Sign in or choose an existing authorized account to use for this action.
Now, you can configure the custom extension like any other action in Zapier. For our “Delete a Record” action, we’ll just fill in static values pointing to the right base and table. Then, we’ll retrieve the record ID dynamically from the trigger.
Once you’ve filled in all the necessary fields, give your action a test.
Pictured below, you can see the test record that Zapier retrieved. This is the record that should be deleted when we run the test.
Now we’ll test the action in Zapier.
Testing your app extension
The test appears to be successful, as indicated by the 200 response code.
If your extension doesn’t work, you’ll likely see a 400 or 500 server code instead. You can see a fun reference guide here fur every possible server code.
However, it’s always possible that your extension may have technically worked and run correctly, but isn’t actually configured the way you want it to be. If, for example, the AI chose the wrong method and tried to update data instead of deleting it, you may see a “successful” 200 message even when your extension isn’t getting the desired results.

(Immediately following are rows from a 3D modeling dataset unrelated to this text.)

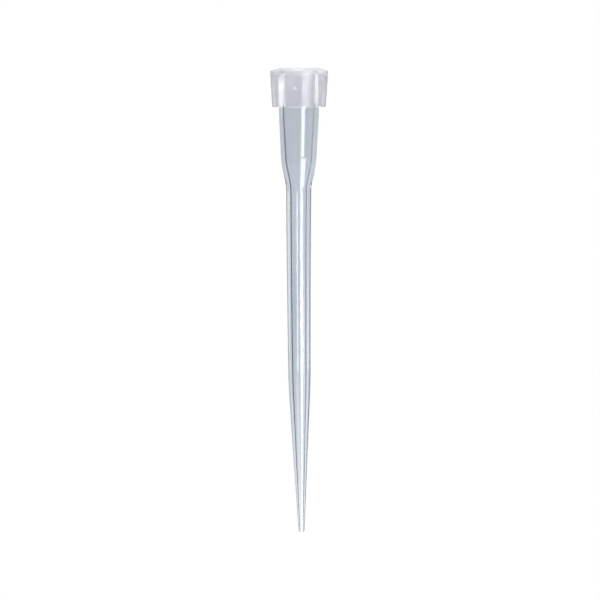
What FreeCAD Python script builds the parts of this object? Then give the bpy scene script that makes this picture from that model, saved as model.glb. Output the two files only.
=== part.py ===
"""Pipette tip for the smallest pipettes: one injection-moulded piece of clear polypropylene.

The tip is a body of revolution about Z with its mouth up. Its outside is what the cavity of the mould
leaves: a collar with a domed rim, a short straight neck, a cone, a shoulder, a long slender stem and a
fine point. Its inside is what the core pin leaves: a flared lead-in, a round land that grips and seals
on the pipette's nose cone, a small step, and a bore that follows the outside down to the orifice.
The gate leaves a small disc on the side of the collar.

Lengths are in millimetres. The origin is on the axis where the land begins below the lead-in, which is
where the nose cone starts to seal, so the rim is a lead-in's depth above it and the point far below.
"""

import FreeCAD, Part
import math
import os

import Sketcher

doc = FreeCAD.newDocument("PipetteTip")

# ------------------------------------------------------------------------------------- driving sizes
SIZES = (
    ("overall_length", 46.0, "rim crest to orifice"),
    ("collar_height", 3.89, "rim crest to the collar's underside"),
    ("collar_top_dia", 5.83, "collar where the domed rim meets its side"),
    ("collar_foot_dia", 5.36, "collar at its underside"),
    ("crown_height", 0.24, "how far the rim's dome falls from crest to side"),
    ("crest_width", 0.12, "flat ring at the top of the dome, around the mouth"),
    ("rim_round", 0.12, "edge between the dome and the collar's side"),
    ("collar_foot_round", 0.06, "lower outer edge of the collar"),
    ("collar_root_round", 0.10, "corner between the underside and the neck"),
    ("neck_dia", 4.02, "neck at the collar's underside"),
    ("neck_foot_dia", 3.98, "neck where the cone begins"),
    ("neck_length", 1.08, "collar's underside to the cone"),
    ("cone_length", 4.44, "neck to the shoulder's corner"),
    ("cone_foot_dia", 3.51, "cone at the shoulder's corner"),
    ("shoulder_height", 2.29, "shoulder's upper corner to its lower corner"),
    ("shoulder_top_blend", 8.0, "radius of the shoulder's outward turn"),
    ("shoulder_foot_blend", 5.5, "radius of the shoulder's inward turn"),
    ("stem_top_dia", 2.53, "stem at the shoulder's lower corner"),
    ("stem_foot_dia", 2.225, "stem where the point's taper begins"),
    ("point_length", 14.95, "length of the point's taper"),
    ("point_blend", 60.0, "radius of the turn from the stem into the point"),
    ("end_dia", 0.575, "outside of the orifice end"),
    ("end_round", 0.06, "outer edge of the orifice end"),
    ("lead_in_depth", 0.50, "rim crest to the land"),
    ("lead_in_flare", 0.16, "how much wider the mouth's radius is than the land's"),
    ("land_dia", 3.24, "round land that grips the nose cone"),
    ("land_length", 1.80, "length of the land along the axis"),
    ("step_depth", 0.02, "how much the bore's radius narrows at the step"),
    ("step_height", 0.30, "length of the step along the axis"),
    ("neck_wall", 0.50, "wall at the neck's foot"),
    ("cone_wall", 0.54, "wall at the shoulder's upper corner"),
    ("stem_wall", 0.54, "wall at the top of the stem"),
    ("stem_foot_wall", 0.50, "wall at the foot of the stem"),
    ("bore_blend", 6.0, "radius of the bore's turns at the shoulder"),
    ("orifice_dia", 0.34, "orifice"),
    ("orifice_length", 0.80, "straight length of the orifice"),
    ("gate_dia", 0.30, "gate mark on the collar"),
    ("gate_height", 0.03, "how far the gate mark stands out of the collar"),
    ("gate_depth", 2.00, "rim crest to the middle of the gate mark"),
    ("gate_offset", 0.42, "gate mark's distance from the plane of X = 0"),
    ("gate_root", 0.40, "how deep the gate mark's stub reaches into the wall"),
)

sheet = doc.addObject("Spreadsheet::Sheet", "Sizes")
for row, (alias, size, meaning) in enumerate(SIZES, start=1):
    sheet.set(f"A{row}", alias)
    sheet.set(f"B{row}", str(size))
    sheet.set(f"C{row}", meaning)
    sheet.setAlias(f"B{row}", alias)
doc.recompute()

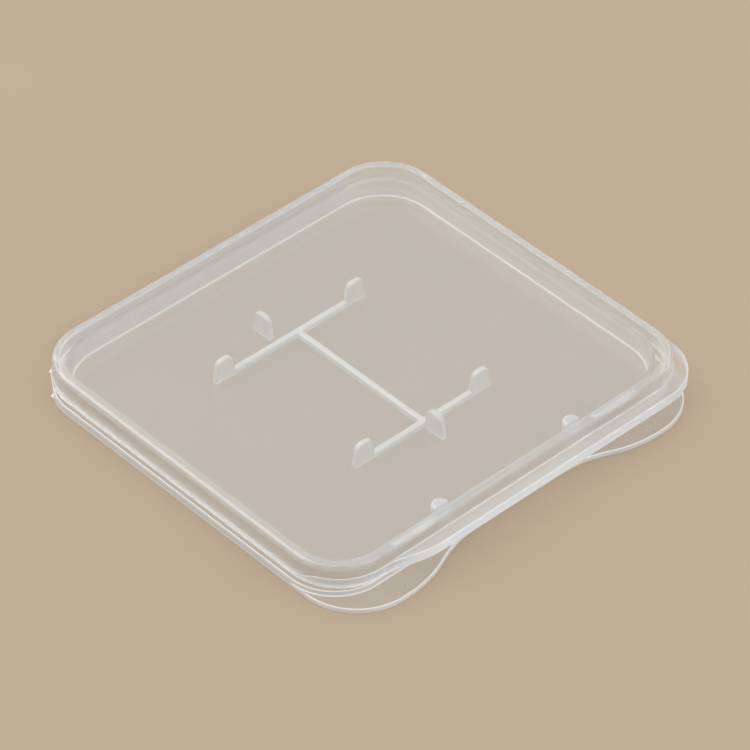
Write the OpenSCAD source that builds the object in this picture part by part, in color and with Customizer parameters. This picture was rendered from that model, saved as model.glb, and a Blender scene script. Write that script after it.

As such, it’s always a good idea to check your apps after running a test in Zapier to make sure that data was deleted, created, or updated in exactly the way you intended.
When we check our example Airtable base, we can see that the chosen record was deleted.
Again, as we noted earlier, be very careful when using a Delete action. It will immediately and permanently delete your data, so make sure you’ve configured everything correctly and backed up any important data before proceeding.
If you need to update your Extensions, just go to zapier.com/app/extensions.
Then, select the extension you want to review, and make any edits you’d like. You can also add new extensions from this page.
Easily add support for custom actions in Zapier
Zapier doesn’t always support every action you want to automate right out of the box.
But with Zapier extensions built by AI prompts, it’s easier than ever to add any functionality you want to your Zaps, so give it a shot today.